Estimated time required:
40+ minutes (depending on the location of the problem)


Procedure & rationale

No matter how careful you are, at some time you will encounter something like a snapped exhaust manifold stud or a bolt that has snapped in an engine block.

Broken exhaust manifold retaining studs are quite common on 4 cylinder B204/234/205 & B235 engines

Although most engineering shops can usually help, this is little good if the part in question requires major dismantling to remove. On the four cylinder petrol SAAB B2n4/2n5 series engines, snapped exhaust manifold studs are commonplace and very often the first anyone knows about the problem is when a turbocharger or cylinder head needs removing. The studs can snap in service (tell tale traces of carbon and a burned gasket give the game away), so be EXTRA careful when working on them. As a rule, whenever we carry out such a task, the studs are wire brushed and left to soak with penetrating oil but a professional workshop would use oxy-acetylene to warm the offending articles to cherry red.
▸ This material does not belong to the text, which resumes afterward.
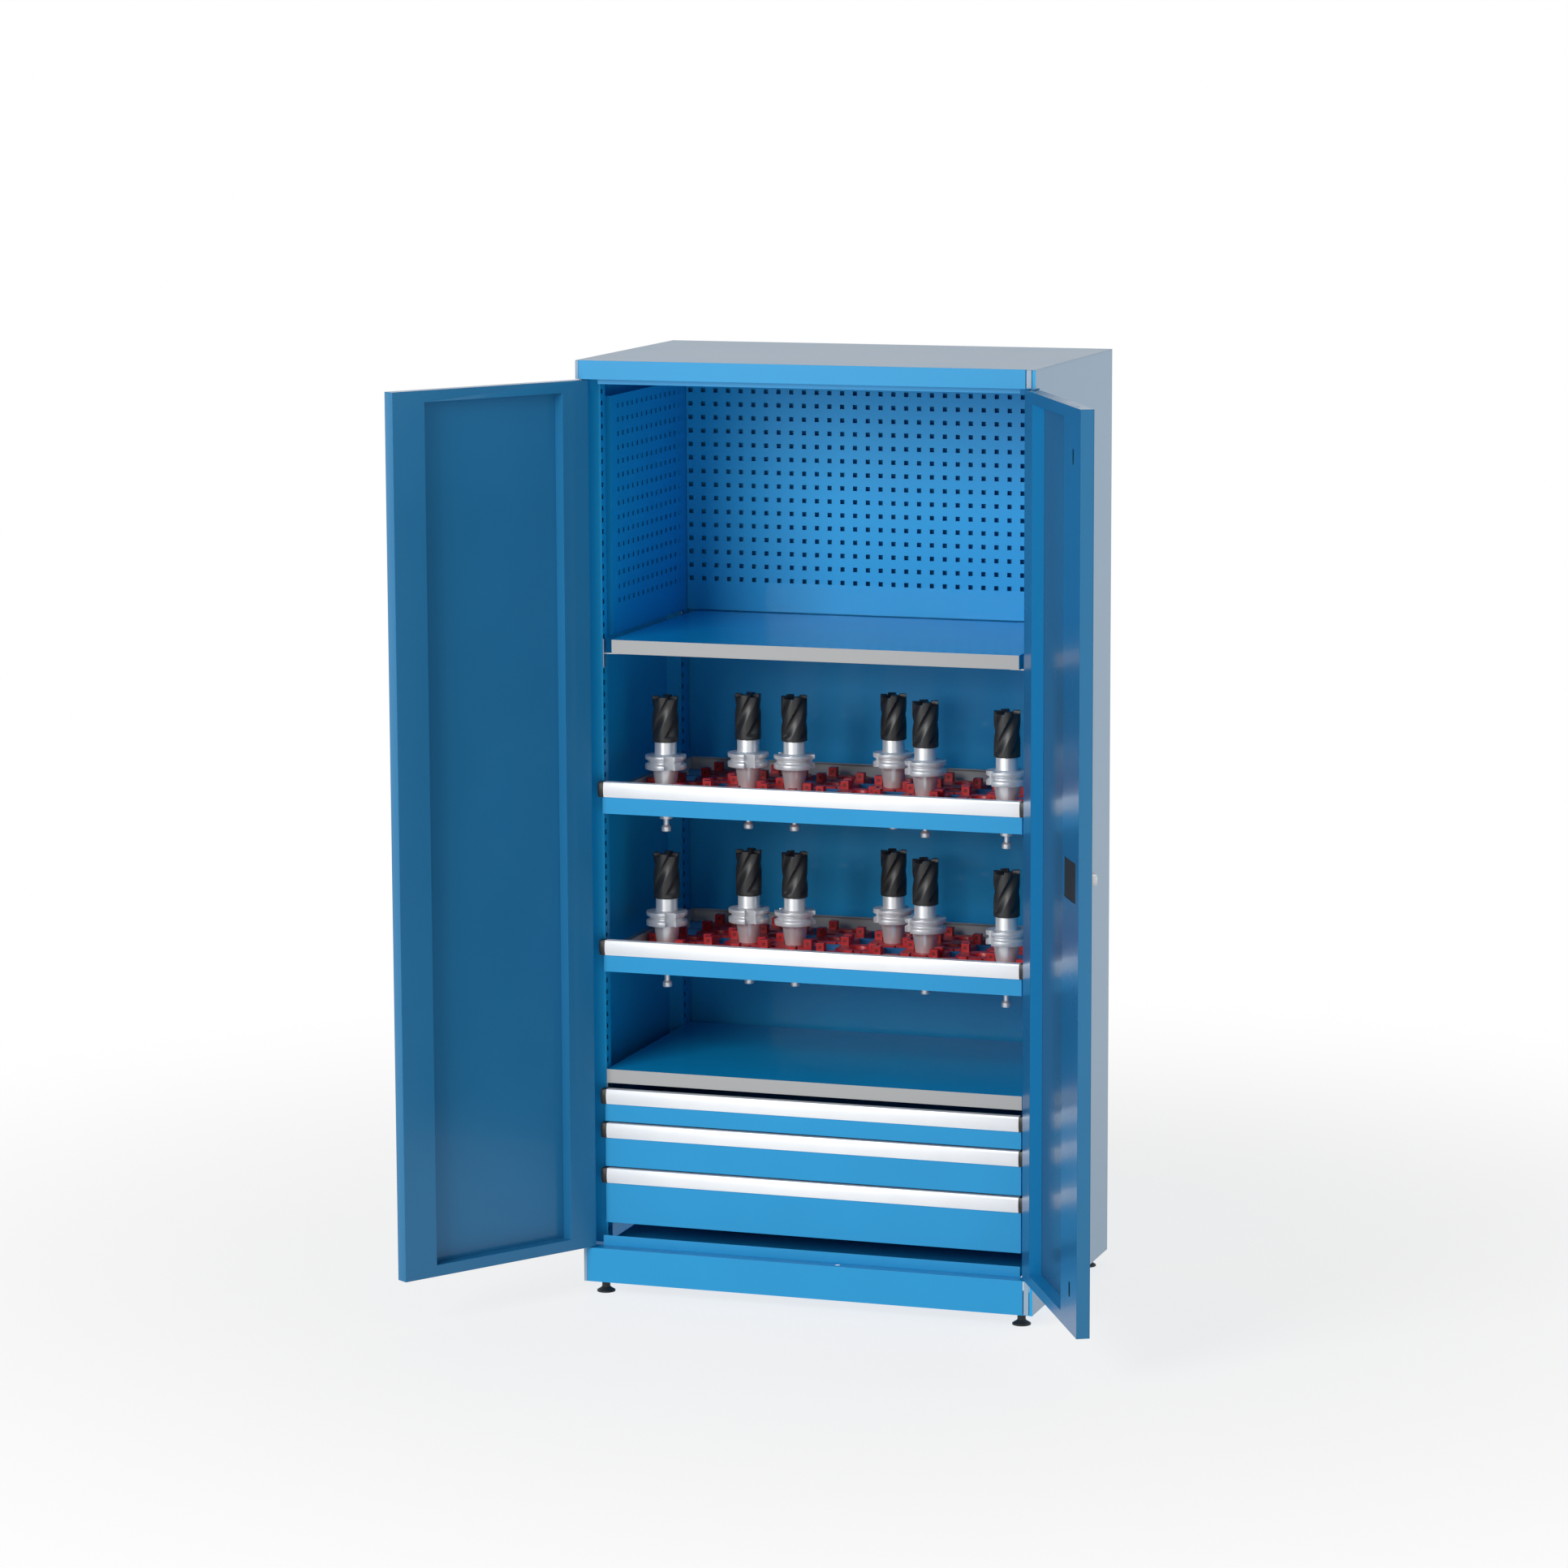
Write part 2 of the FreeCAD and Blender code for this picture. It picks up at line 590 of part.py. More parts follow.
def shelf_clips(top):
    """Four hooked brackets under one shelf, their prongs in the upright slots."""
    seat = top - SHELF_LIP
    prong_z = max(z for z in slot_heights() if z < seat - SLOT_HEIGHT)
    half = CLIP_WIDTH / 2
    prong_y = (SLOT_WIDTH - CLIP_PLAY) / 2
    prong_half = (SLOT_HEIGHT - CLIP_PLAY) / 2
    clips = []
    for y in (FRONT_SLOT_Y, REAR_SLOT_Y):
        bracket = joined([
            block(CLEAR_HALF - CLIP_THICKNESS, CLEAR_HALF, y - half, y + half, seat - CLIP_DROP, top),
            block(CLEAR_HALF - CLIP_TONGUE, CLEAR_HALF, y - half, y + half,
                  seat - CLIP_THICKNESS, seat),
            block(CLEAR_HALF, CLEAR_HALF + CLIP_PRONG, y - prong_y, y + prong_y,
                  prong_z - prong_half, prong_z + prong_half),
        ])
        clips += both_sides(bracket)
    return clips


def foot_pads():
    """Moulded pads with a rimmed base and a hub that takes the screw."""
    slope_top = FOOT_PAD_RIM + FOOT_PAD_SLOPE
    neck_top = FOOT_HEIGHT - FOOT_HUB_HEIGHT
    profile = [
        (0, 0),
        (FOOT_PAD_RADIUS, 0),
        (FOOT_PAD_RADIUS, FOOT_PAD_RIM),
        (FOOT_PAD_RADIUS - FOOT_FLARE, slope_top),
        (FOOT_NECK_RADIUS + FOOT_FLARE, slope_top + FOOT_FLARE),
        (FOOT_NECK_RADIUS, slope_top + 2 * FOOT_FLARE),
        (FOOT_NECK_RADIUS, neck_top - FOOT_FLARE),
        (FOOT_HUB_RADIUS, neck_top),
        (FOOT_HUB_RADIUS, FOOT_HEIGHT),
        (0, FOOT_HEIGHT),
    ]
    return [
        turned(profile, x, y).cut(rod(FOOT_SCREW_RADIUS, x, y, FOOT_SCREW_BOTTOM, FOOT_HEIGHT))
        for x, y in foot_places()
    ]


def foot_screws():
    """Screws of the feet, each with its nut on the base return."""
    seat = FOOT_HEIGHT + PANEL_SHEET
    screws = []
    for x, y in foot_places():
        shank = rod(FOOT_SCREW_RADIUS, x, y, FOOT_SCREW_BOTTOM, FOOT_SCREW_BOTTOM + FOOT_SCREW_LENGTH)
        nut = hexagon_nut(x, y, seat, seat + FOOT_NUT_HEIGHT, FOOT_NUT_WIDTH)
        screws.append(joined([shank, nut]))
    return screws


def hinge_pins():
    """Pivot pins: the lower ones carry a collar that the door stands on."""
    sheet = PANEL_SHEET
    lower = joined([
        rod(PIN_RADIUS, PIVOT_X, PIVOT_Y, PLINTH_TOP - PIN_REACH, DOOR_BOTTOM + PIN_REACH),
        rod(PIN_COLLAR_RADIUS, PIVOT_X, PIVOT_Y, PLINTH_TOP, DOOR_BOTTOM),
    ])
    upper = joined([
        rod(PIN_RADIUS, PIVOT_X, PIVOT_Y, DOOR_TOP - PIN_REACH, HEAD + PIN_REACH),
        rod(PIN_COLLAR_RADIUS, PIVOT_X, PIVOT_Y, HEAD + sheet, HEAD + 2 * sheet),
    ])
    return both_sides(lower) + both_sides(upper)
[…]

The principle of removing snapped screws/bolts is fairly simple - drill a pilot hole in the centre of the snapped fastener, then screw in an extractor. As the extractor is wound in, the thread unwinds the snapped fastener.

Drill the hole as centrally as possible and SLOWLY

Golden rules

  • Don't rush - take your time with this
  • Use cobalt drill bits and drill SLOWLY (or else you will not only lose control but also wear out the drill bit faster)
  • Ensure the pilot hole is as central as possible

If the stud extractor looks as if it is not shifting the broken fastener DO NOT CARRY ON REGARDLESS! All that will happen is that the extractor will snap and as it will be made from hardened steel removing it WILL be very much harder. Instead, use a larger drill bit - this has the effect of weakening the hold of the fastener and in extreme cases, using progressively larger drill bits until only a thin layer of metal remains may be the only way to remove stubborn snapped bolts or studs.

A stud extractor, when wound into the pilot hole causes the snapped fastener to be extracted

If the snapped stud or bolt is in a particulaly tight location, use lateral thinking! We have found that an angle air drill or small format air drill has proved invaluable but for that, of course, you would need a compressor.

As a rule, when we carry out major work on engines, the exhaust manifold studs are always removed and replaced as a matter of routine. Pattern parts are available as a kit from many suppliers.

Patience rewarded; the snapped stud is removed safely

Please note that it is not necessary to remove and split the power unit to attempt this proceedure. The author decided to sieze the opportunity to capture this operation very much on the spur of the moment. Some of the cars we acquire for spares have suffered serious failures on the road and because we are passionate about recycling, as many components as possible are assessed, removed and retained/repaired for possible future use. In time, we hope to cover a wide range of repair proceedures, including stripping and rebuilding a B2n5 engine but photographing the operation is time consuming, slows progress and sometimes poor light stops play!